All of the data below should be written out exactly.
* start *
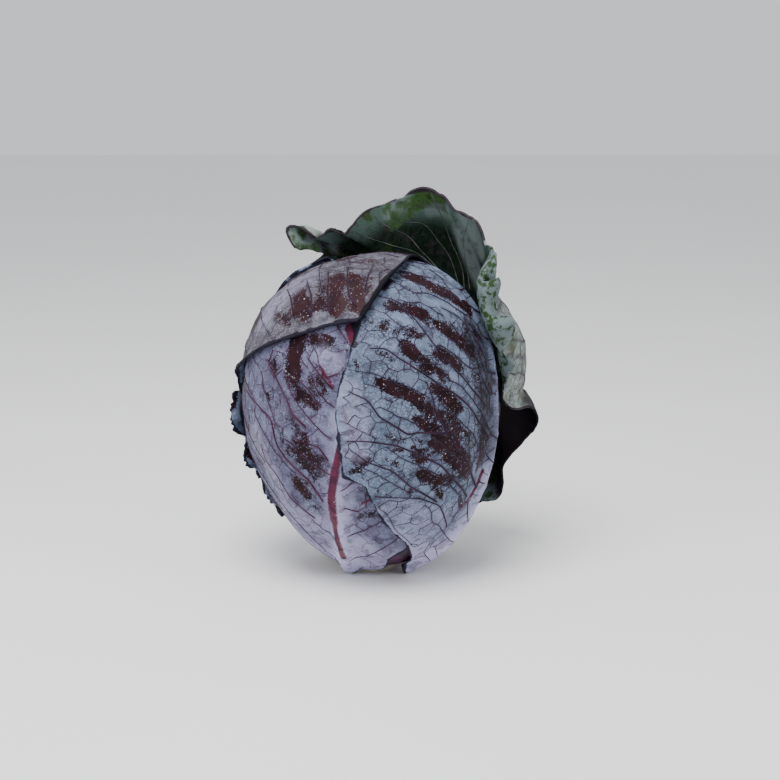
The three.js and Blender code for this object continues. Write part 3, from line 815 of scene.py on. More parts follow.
def leaf_sheet(leaf, cells, relief):
    """Two grids laid out as the leaf's outer and inner faces and closed along the rim."""
    bm = bmesh.new()
    bmesh.ops.create_grid(bm, x_segments=cells, y_segments=cells, size=1)
    copied = bmesh.ops.duplicate(bm, geom=bm.verts[:] + bm.edges[:] + bm.faces[:])["geom"]
    inner = [v for v in copied if isinstance(v, bmesh.types.BMVert)]
    bmesh.ops.translate(bm, verts=inner, vec=(0, 0, -SHEET_GAP))
    inner_faces = [f for f in copied if isinstance(f, bmesh.types.BMFace)]
    bmesh.ops.reverse_faces(bm, faces=inner_faces)
    for face in inner_faces:
        face.material_index = 1
    rims = [e for e in bm.edges if e.is_boundary]
    bmesh.ops.bridge_loops(bm, edges=rims)
    bmesh.ops.recalc_face_normals(bm, faces=bm.faces)
    mesh = mesh_of(bm, leaf.name)
    flat = np.empty(len(mesh.vertices) * 3)
    mesh.vertices.foreach_get("co", flat)
    flat = flat.reshape(-1, 3)
    x, y = leaf.plane_point(flat[:, 0], flat[:, 1])
    outside = flat[:, 2] > -SHEET_GAP / 2
    place = leaf.blade(x, y)
    place[outside] = leaf.face(x[outside], y[outside], relief(x[outside], y[outside]))
    place[:, 2] = np.maximum(place[:, 2], BASE_CUT_HEIGHT)
    mesh.vertices.foreach_set("co", (place * MM).ravel())
    return mesh, x, y


def keep_field(mesh, name, values):
    """Stores one mask on the mesh's vertices for the materials to read."""
    layer = mesh.attributes.new(name, "FLOAT", "POINT")
    layer.data.foreach_set("value", np.clip(values, 0, 2).astype(np.float32))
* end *
> EXERCISE RESPONSE
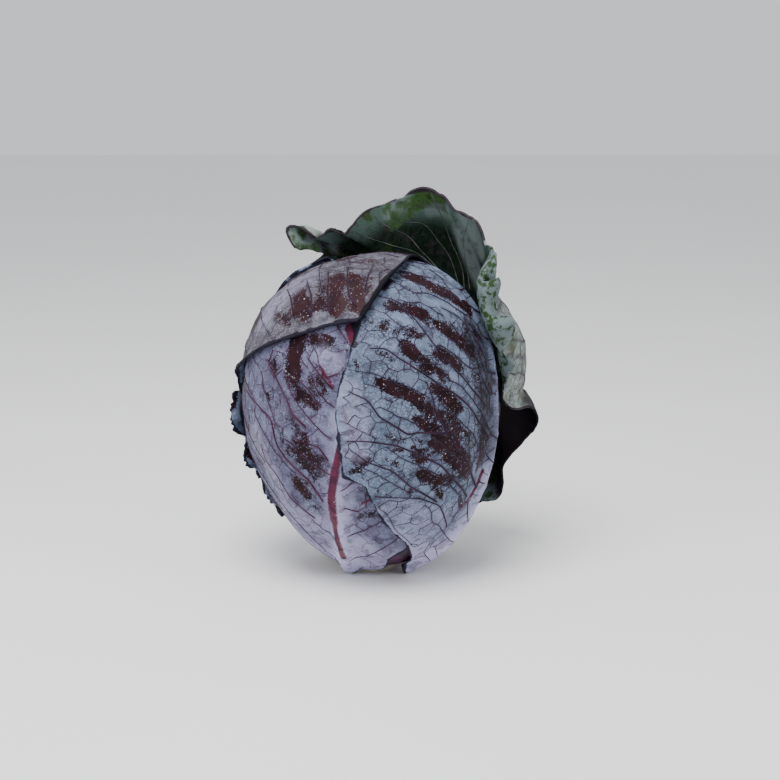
The three.js and Blender code for this object continues. Write part 3, from line 815 of scene.py on. More parts follow.
def leaf_sheet(leaf, cells, relief):
    """Two grids laid out as the leaf's outer and inner faces and closed along the rim."""
    bm = bmesh.new()
    bmesh.ops.create_grid(bm, x_segments=cells, y_segments=cells, size=1)
    copied = bmesh.ops.duplicate(bm, geom=bm.verts[:] + bm.edges[:] + bm.faces[:])["geom"]
    inner = [v for v in copied if isinstance(v, bmesh.types.BMVert)]
    bmesh.ops.translate(bm, verts=inner, vec=(0, 0, -SHEET_GAP))
    inner_faces = [f for f in copied if isinstance(f, bmesh.types.BMFace)]
    bmesh.ops.reverse_faces(bm, faces=inner_faces)
    for face in inner_faces:
        face.material_index = 1
    rims = [e for e in bm.edges if e.is_boundary]
    bmesh.ops.bridge_loops(bm, edges=rims)
    bmesh.ops.recalc_face_normals(bm, faces=bm.faces)
    mesh = mesh_of(bm, leaf.name)
    flat = np.empty(len(mesh.vertices) * 3)
    mesh.vertices.foreach_get("co", flat)
    flat = flat.reshape(-1, 3)
    x, y = leaf.plane_point(flat[:, 0], flat[:, 1])
    outside = flat[:, 2] > -SHEET_GAP / 2
    place = leaf.blade(x, y)
    place[outside] = leaf.face(x[outside], y[outside], relief(x[outside], y[outside]))
    place[:, 2] = np.maximum(place[:, 2], BASE_CUT_HEIGHT)
    mesh.vertices.foreach_set("co", (place * MM).ravel())
    return mesh, x, y


def keep_field(mesh, name, values):
    """Stores one mask on the mesh's vertices for the materials to read."""
    layer = mesh.attributes.new(name, "FLOAT", "POINT")
    layer.data.foreach_set("value", np.clip(values, 0, 2).astype(np.float32))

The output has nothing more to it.